The mayor suggested that community college students unable to meet basic entrance requirements should be placed in remedial courses at private and public institutions outside the CUNY system.

"The community colleges in New York are the end result of a disaster that we weren't doing anything about," Mr. Giuliani said late last month. "There comes a point, after 15 years of tragically plummeting graduation rates and a total evisceration of standards, that somebody has to say, 'This isn't working.'"

Only 13 percent of CUNY community college students pass three basic-skills tests measuring 11th grade proficiency, and only 1 percent of the students graduate within two years, the mayor said.
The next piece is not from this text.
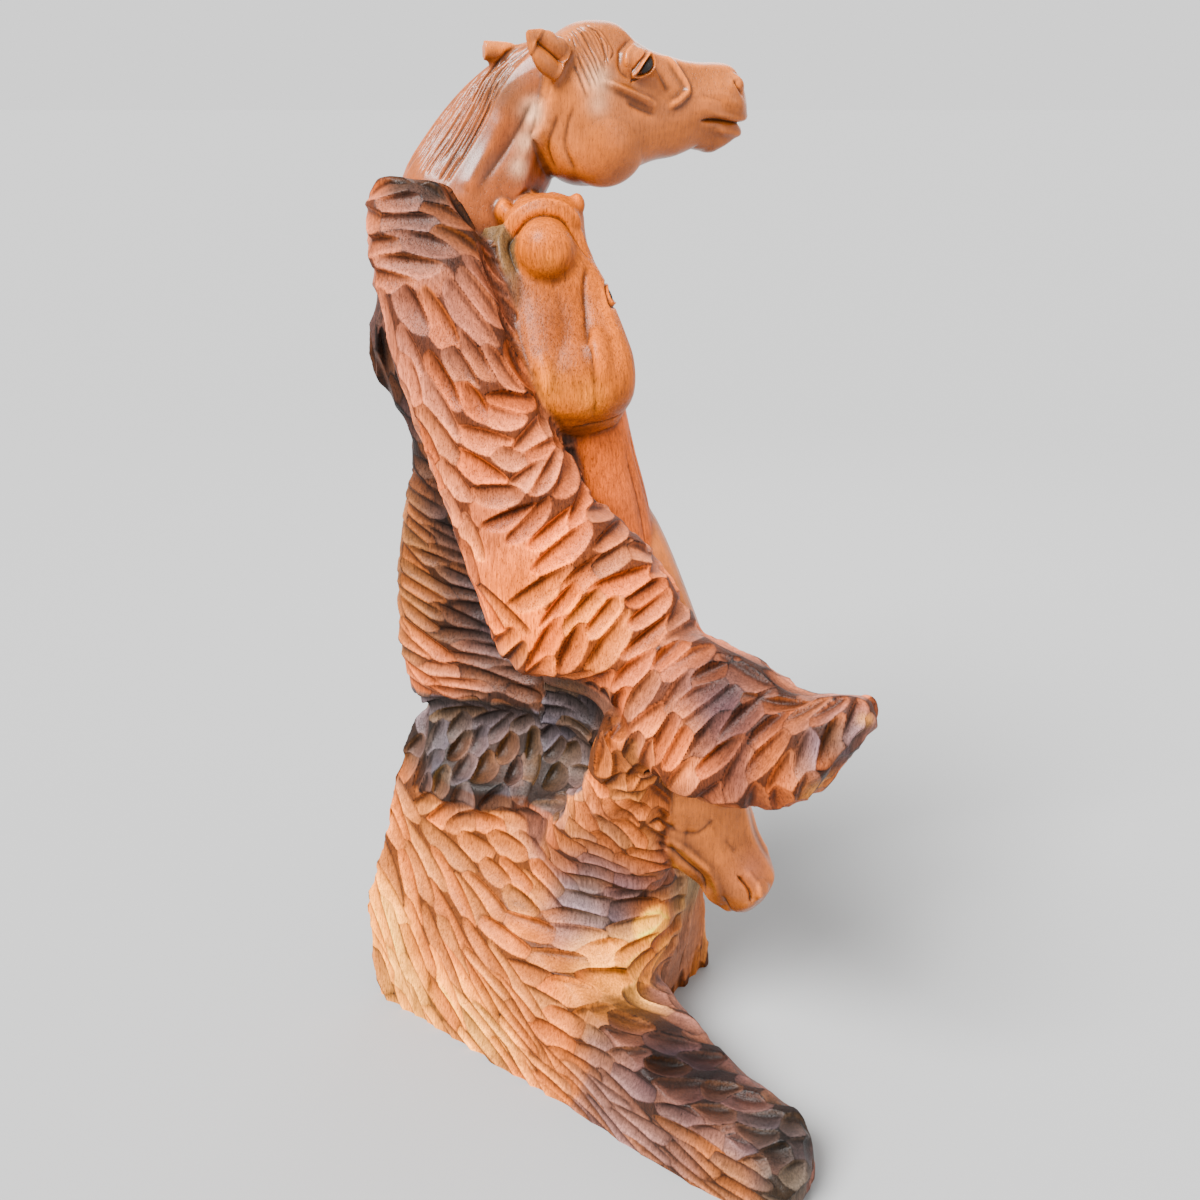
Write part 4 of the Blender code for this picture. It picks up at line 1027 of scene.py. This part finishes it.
# Brushed patches, in the order they go on: centre, how far they reach, stain and strength. A few of them
# lay painted shade
PATCHES = (
    ((-0.21, -0.09, 1.18), 0.11, "rose", 0.9),
    ((-0.2, -0.08, 1.29), 0.075, "tan", 0.85),
    ((-0.06, -0.14, 0.94), 0.11, "rose", 0.3),
    ((-0.08, -0.19, 0.8), 0.09, "amber", 0.8),
    ((0.02, -0.2, 0.76), 0.08, "amber", 0.5),
    ((-0.3, 0.06, 0.8), 0.08, "ochre", 0.8),
    ((-0.3, 0.08, 0.65), 0.08, "ochre", 0.9),
    # Painted shade on the back slab, where it lies behind the front slab
    ((-0.18, 0.04, 0.85), 0.075, "umber", 0.85),
    ((-0.13, 0.03, 0.7), 0.085, "umber", 0.85),
    ((-0.18, 0.05, 0.568), 0.07, "tan", 0.9),
    ((-0.255, 0.06, 0.59), 0.06, "coral", 0.6),
    # Painted shade on the back slab's upper left
    ((-0.31, 0.06, 1.13), 0.05, "umber", 0.6),
    ((-0.29, 0.06, 1.0), 0.06, "umber", 0.7),
    ((0.15, -0.262, 0.69), 0.12, "rose", 0.9),
    ((0.14, -0.262, 0.735), 0.04, "umber", 0.6),
    ((0.16, -0.285, 0.7), 0.046, "maroon", 0.75),
    ((0.192, -0.305, 0.64), 0.036, "maroon", 0.7),
    ((0.215, -0.33, 0.715), 0.03, "umber", 0.5),
    ((0.19, -0.255, 0.765), 0.042, "char", 0.6),
    ((0.235, -0.285, 0.748), 0.036, "char", 0.6),
    ((0.12, -0.2, 0.8), 0.03, "char", 0.5),
    ((0.24, -0.34, 0.66), 0.05, "russet", 0.8),
    ((0.1, -0.25, 0.64), 0.05, "amber", 0.5),
    ((0.29, -0.35, 0.7), 0.056, "tan", 0.9),
    ((0.3, -0.35, 0.715), 0.04, "grey", 0.6),
    ((0.312, -0.345, 0.728), 0.012, "bare", 0.5),
    ((0.322, -0.329, 0.695), 0.022, "brick", 0.8),
    ((0.28, -0.35, 0.62), 0.03, "gold", 0.5),
    ((-0.244, -0.072, 1.325), 0.02, "char", 0.9),
    ((-0.205, -0.072, 1.316), 0.02, "char", 0.9),
    ((-0.165, -0.045, 1.285), 0.022, "char", 0.8),
    ((-0.14, -0.001, 1.25), 0.022, "char", 0.6),
    ((-0.35, 0.09, 0.15), 0.07, "gold", 0.7),
    ((-0.3, 0.06, 0.04), 0.08, "gold", 0.7),
    ((-0.18, -0.04, 0.06), 0.07, "gold", 0.5),
    ((-0.2, 0.02, 0.26), 0.08, "peach", 0.6),
    ((-0.08, -0.04, 0.4), 0.06, "rose", 0.6),
    ((0.04, -0.12, 0.48), 0.06, "rose", 0.6),
    ((-0.015, -0.08, 0.34), 0.07, "grey", 0.85),
    ((-0.04, -0.085, 0.285), 0.05, "grey", 0.8),
    ((0.005, -0.1, 0.275), 0.055, "grey", 0.95),
    ((0.045, -0.1, 0.33), 0.05, "plum", 0.7),
    ((-0.06, -0.06, 0.37), 0.036, "russet", 0.8),
    ((0.01, -0.1, 0.4), 0.05, "plum", 0.45),
    ((0.05, -0.075, 0.29), 0.04, "umber", 0.5),
    ((0.09, -0.068, 0.246), 0.034, "bare", 1.0),
    ((0.094, -0.03, 0.18), 0.026, "gold", 0.8),
    ((-0.02, -0.11, 0.2), 0.06, "russet", 0.55),
    ((0.03, -0.115, 0.175), 0.062, "gold", 0.95),
    ((0.105, -0.05, 0.32), 0.022, "brick", 0.8),
    ((0.128, -0.237, 0.123), 0.095, "maroon", 0.97),
    ((0.256, -0.355, 0.105), 0.085, "soot", 0.97),
    ((0.01, -0.165, 0.15), 0.055, "maroon", 0.7),
    ((-0.09, -0.12, 0.11), 0.05, "peach", 0.7),
    ((0.0, -0.215, 0.06), 0.06, "tan", 0.8),
    ((0.09, -0.29, 0.05), 0.06, "tan", 0.8),
    ((0.17, -0.36, 0.035), 0.05, "ochre", 0.8),
    ((0.25, -0.4, 0.04), 0.045, "olive", 0.8),
    ((0.145, 0.06, 0.26), 0.09, "lichen", 0.95),
    ((0.14, 0.07, 0.1), 0.08, "clay", 0.9),
    ((0.1, -0.12, 0.44), 0.032, "rose", 0.85),
    ((0.098, -0.11, 0.39), 0.032, "rose", 0.85),
    ((0.102, -0.09, 0.34), 0.03, "rose", 0.8),
    ((0.08, 0.02, 1.0), 0.06, "rose", 0.7),
    ((-0.29, 0.12, 0.48), 0.08, "smoke", 0.95),
    ((-0.21, 0.06, 0.4), 0.04, "smoke", 0.6),
    ((0.06, -0.15, 0.46), 0.04, "chestnut", 0.4),
    ((-0.03, -0.13, 0.69), 0.034, "olive", 0.7),
    ((0.02, -0.155, 0.655), 0.046, "tan", 0.9),
    ((0.05, -0.178, 0.625), 0.046, "russet", 0.7),
)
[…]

The Republican mayor's proposals have been slammed by many Democrats in the New York state Assembly, the legislature's lower chamber. State lawmakers must ultimately sign off on the budget for the university system. Republicans control the Senate, while Democrats are dominant in the Assembly.

Students Are 'Heroes'

"The mayor's figures are wrong, and he's deliberately misleading people," charged Assemblyman Edward C. Sullivan, the chairman of the higher education committee. Low graduation rates are a trade-off for "casting a wide net" with open enrollment, he added.

"These young people who stick it out for four or five years to get their associate's degree, they are heroes," Mr. Sullivan said.

While acknowledging room for higher standards and improvement, CUNY interim Chancellor Christoph M. Kimmich said the mayor's proposals reflect "a basic misunderstanding about what constitutes the function of community colleges."

Most of the students requiring remedial help are adults coming back to school after many years without formal education, Mr. Kimmich said.

"We do have problems and we can raise standards," Mr. Kimmich said. "We're not perfect, but we're not as bad as we're being made out to be."